The illegal trade in wildlife as a whole has grown to an estimated 10 billion dollars a year, but authorities have not stepped up their measures against it, said John Scanlon, CITES general secretary.
'What we notice in wildlife crime is that there is nowhere near the depth of analysis that is done in respect of narcotics,' he said.
As a result, there is little data on whether the Global Tiger Initiative, launched by the World Bank in 2009, has reduced the traffic in Asian tigers, he said.
India was singled out as a relative success story. 'There is definitely more awareness, definitely more willingness to fight poaching and there is an increase in density of tigers per square kilometres in India,' said Keshav Varma, director of the initiative at the World Bank.
India, home to nearly half of the world's remaining wild tigers, has added 2,500 square kilometres of new tiger habitat with two new reserves since 2010, he said.

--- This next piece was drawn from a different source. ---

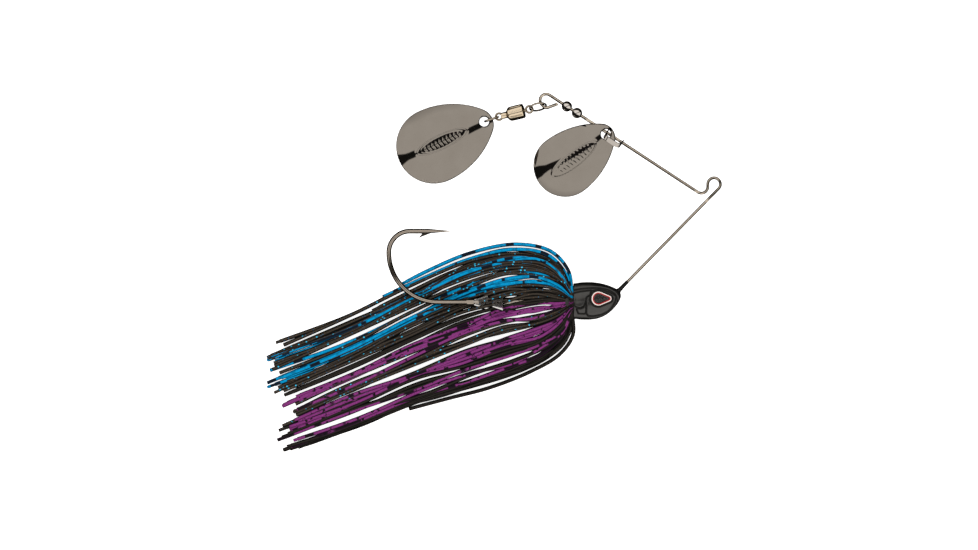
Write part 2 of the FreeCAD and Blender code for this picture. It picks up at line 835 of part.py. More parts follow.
def draw_outline(sketch, prefix):
    """Blade outline: a small round nose at the hole, long bowed sides and a round far end."""
    wide = size(f"{prefix}_half_width")
    nose = size(f"{prefix}_nose_radius")
    nose_x = nose - size(f"{prefix}_near_end")
    widest = size(f"{prefix}_far_end") - wide
    gap = widest.value - nose_x.value
    drop = (gap * gap + wide.value ** 2 - nose.value ** 2) / (2 * (wide.value - nose.value))
    side_centre = V(widest.value, wide.value - drop, 0)
    lean = math.atan2(-side_centre.y, nose_x.value - side_centre.x)
    round_end = sketch.addGeometry(Part.ArcOfCircle(
        Part.Circle(V(widest.value, 0, 0), Z_AXIS, wide.value), -math.pi / 2, math.pi / 2))
    upper = sketch.addGeometry(Part.ArcOfCircle(
        Part.Circle(side_centre, Z_AXIS, drop), math.pi / 2, lean))
    nose_arc = sketch.addGeometry(Part.ArcOfCircle(
        Part.Circle(V(nose_x.value, 0, 0), Z_AXIS, nose.value), lean, 2 * math.pi - lean))
    lower = sketch.addGeometry(Part.ArcOfCircle(
        Part.Circle(V(side_centre.x, -side_centre.y, 0), Z_AXIS, drop),
        2 * math.pi - lean, 1.5 * math.pi))
    chain = [round_end, upper, nose_arc, lower]
    for arc, after in zip(chain, chain[1:] + chain[:1]):
        sketch.addConstraint(Sketcher.Constraint("Tangent", arc, 2, after, 1))
    sized(sketch, "Radius", round_end, wide)
    sized(sketch, "Radius", nose_arc, nose)
    pin_point(sketch, (round_end, 3), widest, 0)
    pin_point(sketch, (nose_arc, 3), nose_x, 0)
    sketch.addConstraint(Sketcher.Constraint("Vertical", round_end, 2, round_end, 3))
    sketch.addConstraint(Sketcher.Constraint("Vertical", round_end, 1, round_end, 3))


def make_blade(label, prefix, hole_centre):
    """Dished blade. Its own origin is the hole's centre, X runs to the far end."""
    body = new_body(label)
    fall = math.radians(number("bow_slope"))
    near_bow = number(f"{prefix}_near_bow")
    slope_start = number(f"{prefix}_widest") - near_bow * math.sin(fall)
    apex_height = near_bow * (1 - math.cos(fall)) + slope_start * math.tan(fall)
    axis_depth = number(f"{prefix}_cross_bow") - apex_height
    offset = FreeCAD.Placement(V(0, -axis_depth, 0), FreeCAD.Rotation())
    bow = new_sketch(body, f"{label}_bow", "XZ_Plane", offset)
    draw_bow(bow, prefix)
    dish = body.newObject("PartDesign::Revolution", f"{label}_dish")
    dish.Profile = bow
    dish.ReferenceAxis = (bow, ["H_Axis"])
    dish.Angle = 120
    dish.Midplane = True
    doc.recompute()

    trim = new_sketch(body, f"{label}_outline", "XY_Plane")
    reach = size(f"{prefix}_far_end") * 2
    draw_polygon(trim, [(-reach, -reach), (reach, -reach), (reach, reach), (-reach, reach)])
    draw_outline(trim, prefix)
    pocket = body.newObject("PartDesign::Pocket", f"{label}_trim")
    pocket.Profile = trim
    bind(pocket, "Length", reach * 2)
    pocket.Midplane = True
    doc.recompute()

    hole_sketch = new_sketch(body, f"{label}_hole_outline", "XY_Plane")
    draw_circle(hole_sketch, size("blade_hole_diameter") / 2)
    hole = body.newObject("PartDesign::Pocket", f"{label}_hole")
    hole.Profile = hole_sketch
    bind(hole, "Length", reach)
    hole.Midplane = True

    heading = heading_vector(number(f"{prefix}_heading"), number(f"{prefix}_slope"))
    level = Z_AXIS.cross(heading).normalize()
    roll = math.radians(number(f"{prefix}_roll"))
    across = level * math.cos(roll) + heading.cross(level) * math.sin(roll)
    body.Placement = frame_placement(hole_centre, heading, across)
    return keep(label, body)


# ---------------------------------------------------------------- rings and swivel

def ring(label, centre, normal, radius):
    place = FreeCAD.Placement(centre, FreeCAD.Rotation(Z_AXIS, normal))
    return keep(label, primitive(
        "Part::Torus", label, place, Radius1=radius, Radius2=size("ring_wire") / 2))


def make_swivel(front, along):
    """Ball bearing swivel: a stem that turns in a barrel. Its own X runs from eye to eye."""
    level = Z_AXIS.cross(along).normalize()
    frame = frame_placement(front, along, level)
    axial = FreeCAD.Placement(front, FreeCAD.Rotation(Z_AXIS, along))
    eye = {"Radius1": size("swivel_eye_radius"), "Radius2": size("swivel_eye_wire") / 2}

    def on_axis(x):
        return FreeCAD.Placement(local_point(frame, x), axial.Rotation)

    stem_start = number("swivel_eye_radius")
    flange_x = number("flange_x")
    pieces = [
        primitive("Part::Torus", "stem_eye", frame, **eye),
        primitive("Part::Cylinder", "stem_shank", on_axis(stem_start),
                  Radius=size("stem_diameter") / 2,
                  Height=size("flange_x") - size("swivel_eye_radius")),
        primitive("Part::Cylinder", "stem_flange", on_axis(flange_x),
                  Radius=size("flange_diameter") / 2, Height=size("flange_thickness")),
    ]
    keep("swivel_stem", fused("swivel_stem", pieces))

    body = new_body("swivel_barrel_blank")
    outline = new_sketch(body, "barrel_outline", "XY_Plane")
    outside = size("barrel_diameter") / 2
    inside = outside - size("barrel_wall")
    front_x = size("barrel_x")
    back_x = front_x + size("barrel_length")
    neck = size("barrel_neck_diameter") / 2
    draw_polygon(outline, [
        (front_x, inside),
        (front_x, outside),
        (back_x, outside),
        (back_x + size("barrel_taper"), neck),
        (size("barrel_neck_end"), neck),
        (size("barrel_neck_end"), 0),
        (size("barrel_floor"), 0),
        (size("barrel_floor"), inside),
    ])
    turned = body.newObject("PartDesign::Revolution", "barrel_turned")
    turned.Profile = outline
    turned.ReferenceAxis = (outline, ["H_Axis"])
    turned.Angle = 360
    body.Placement = frame
    rear = FreeCAD.Placement(local_point(frame, number("swivel_length")), frame.Rotation)
    slot = primitive(
        "Part::Torus", "barrel_slot", rear,
        Radius1=size("swivel_eye_radius"),
        Radius2=size("swivel_eye_wire") / 2 + size("keeper_gap"))
    keep("swivel_barrel", cut("swivel_barrel", body, slot))
    keep("swivel_rear_eye", primitive("Part::Torus", "swivel_rear_eye", rear, **eye))

    cap_x = number("cap_x")
    disc = primitive(
        "Part::Cylinder", "cap_disc", on_axis(cap_x),
        Radius=size("barrel_diameter") / 2 - size("barrel_wall"), Height=size("cap_thickness"))
    hole = primitive(
        "Part::Cylinder", "cap_hole", on_axis(cap_x),
        Radius=size("stem_diameter") / 2 + size("cap_gap"), Height=size("cap_thickness"))
    keep("swivel_cap", cut("swivel_cap", disc, hole))

    count = round(number("ball_count"))
    ball_x = (cap_x + number("cap_thickness") + flange_x) / 2
    balls = []
    for index in range(count):
        turn = 2 * math.pi * index / count
        circle = number("ball_circle") / 2
        spot = local_point(frame, ball_x, circle * math.cos(turn), circle * math.sin(turn))
        balls.append(primitive(
            "Part::Sphere", f"ball_{index + 1}", FreeCAD.Placement(spot, frame.Rotation),
            Radius=size("ball_diameter") / 2))
    group = doc.addObject("Part::Compound", "swivel_balls")
    group.Links = balls
    keep("swivel_balls", group)
    return frame


# ---------------------------------------------------------------- the assembly

def build():
    hook = make_hook()
    wire_form, wire_path = make_wire_form()
    start, along = arm_start(wire_path)
    make_head(hook, wire_form)
    make_band()
    make_skirt()
    make_keeper()
    make_bead("bead_rear", start, along)
    make_bead("bead_front", start, along)
    frame = clevis_frame(start, along)
    make_clevis(frame)

    small_hole = frame.Base + Z_AXIS.cross(along) * number("small_hole_offset")
    small_hole = small_hole + Z_AXIS * number("small_hole_height")
    make_blade("blade_small", "small", small_hole)

    hang = heading_vector(number("loop_ring_heading"), number("loop_ring_slope"))
    hook_point = DATUM + V(number("loop_ring_x"), number("loop_ring_y"), 0)
    ring_centre = hook_point + hang * number("loop_ring_offset")
    level = Z_AXIS.cross(hang).normalize()
    roll = math.radians(number("loop_ring_roll"))
    ring_normal = level * math.cos(roll) + hang.cross(level) * math.sin(roll)
    ring("loop_ring", ring_centre, ring_normal, size("loop_ring_radius"))

    slack = number("eye_slack")
    front_eye = ring_centre + hang * (number("loop_ring_radius") + slack)
    swivel_along = heading_vector(number("swivel_heading"), number("swivel_slope"))
    make_swivel(front_eye, swivel_along)

    rear_eye = front_eye + swivel_along * number("swivel_length")
    pull = heading_vector(number("blade_ring_heading"))
    blade_ring_centre = rear_eye + pull * (number("blade_ring_radius") + slack)
    ring("blade_ring", blade_ring_centre, Z_AXIS.cross(pull), size("blade_ring_radius"))

    large_hole = blade_ring_centre + pull * (number("blade_ring_radius") + slack)
    make_blade("blade_large", "large", large_hole)


def check_document():
    doc.recompute()
    for thing in doc.Objects:
        if "Invalid" in thing.State or "Error" in thing.State:
            raise RuntimeError(f"{thing.Name} failed: {thing.State}")
    for label, thing in nodes.items():
        if thing.Shape.isNull() or not thing.Shape.isValid():
            raise RuntimeError(f"{label} has no valid shape")


def write_parts():
    os.makedirs("parts", exist_ok=True)
    for label, thing in nodes.items():
        thing.Shape.exportStep(f"parts/{label}.step")
        box = thing.Shape.BoundBox
        print(
            f"{label}: {len(thing.Shape.Solids)} solids, {thing.Shape.Volume:.2f} mm3,"
            f" x {box.XMin:.2f} {box.XMax:.2f} y {box.YMin:.2f} {box.YMax:.2f}"
            f" z {box.ZMin:.2f} {box.ZMax:.2f}"
        )


build()
check_document()
write_parts()
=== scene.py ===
import bpy
import json
import math
import random
from mathutils import Matrix, Vector, geometry

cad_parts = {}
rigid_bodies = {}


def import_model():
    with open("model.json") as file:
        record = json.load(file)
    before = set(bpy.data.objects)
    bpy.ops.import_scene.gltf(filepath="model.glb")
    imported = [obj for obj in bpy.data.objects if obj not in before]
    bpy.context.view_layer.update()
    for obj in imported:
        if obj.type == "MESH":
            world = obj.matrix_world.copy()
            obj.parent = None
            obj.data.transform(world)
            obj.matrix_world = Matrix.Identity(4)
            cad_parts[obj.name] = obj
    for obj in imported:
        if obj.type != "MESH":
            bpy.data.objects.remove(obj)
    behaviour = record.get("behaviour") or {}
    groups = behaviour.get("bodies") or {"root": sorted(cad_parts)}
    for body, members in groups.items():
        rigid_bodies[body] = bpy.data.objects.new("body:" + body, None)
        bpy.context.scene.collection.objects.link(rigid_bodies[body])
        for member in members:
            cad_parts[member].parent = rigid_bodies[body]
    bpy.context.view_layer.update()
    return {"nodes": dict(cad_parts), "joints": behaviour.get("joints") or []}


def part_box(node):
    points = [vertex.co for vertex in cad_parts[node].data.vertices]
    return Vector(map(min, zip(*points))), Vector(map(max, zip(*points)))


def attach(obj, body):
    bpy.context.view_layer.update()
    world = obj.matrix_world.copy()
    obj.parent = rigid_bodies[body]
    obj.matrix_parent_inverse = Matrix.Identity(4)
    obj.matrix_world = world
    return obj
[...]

But demand for tiger meat and body parts remains strong, especially in China.
'As far as demand is concerned, there is definitely a surge, with more economic well-being and a richer class in Asia,' Varma said. 'And the illegal traders are definitely more aggressive and better organized.'
The 13 tiger-range countries are Bangladesh, Bhutan, Cambodia, China, India, Indonesia, Laos, Malaysia, Myanmar, Nepal, Russia, Thailand and Vietnam.